My boyfriend has been particularly annoyed with all of the celebrating going on with the players this year.  It seems like after every play with a gain of 1/2 a yard, there is at least one guy who starts flapping his arms up and down like he's at a rave.

"What are you celebrating?" Mike will scream at the TV.  "You didn't do anything!"

We've only watched a handful of regular season games, but I think by the end of the season Mike will be petitioning the NFL for more armless players.

The celebrating doesn't annoy me.  I find it intriguing.  Is this a new side-effect of steroids?  Do these guys practice this?  Do they go home and stand in front of a full-length mirror and start pumping their arms up and down and then say, "No.  That's not quite it" and then start fluttering their legs back and forth like demented middle schoolers? 

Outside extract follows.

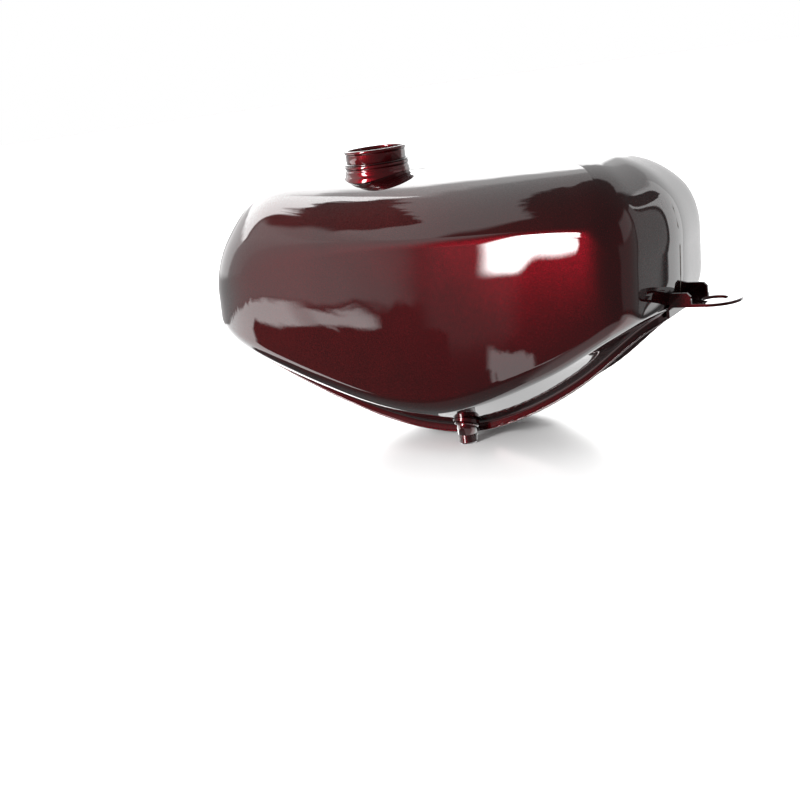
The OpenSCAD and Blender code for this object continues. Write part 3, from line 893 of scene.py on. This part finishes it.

More importantly, are their wives sitting at home watching them on TV, hands over their eyes saying, "Please don't do it.  Just this once."

I don't know.  Maybe it makes you feel really good to celebrate every little thing that happens in your life, like the gain of 2 inches (must be a man thing) or pummeling another guy into the ground so hard that his athletic cup shoots into his sock.

I really shouldn't judge before I try it.

From now on, when I pick my kids up at school (because the alternative is that I'll forget and leave them there), I'm going to jump up and down waving my hands yelling, "Yeah, baby!"  The second I put dinner on the table, I'm going to run a lap around the house saying, "WHO DAT?" over and over again.  If my kids successfully get their homework done, I'm going to demand a belly bump from each one of them and then get in their faces and scream, "You got this!"

I may look silly.  But at least I won't be doing it on national television.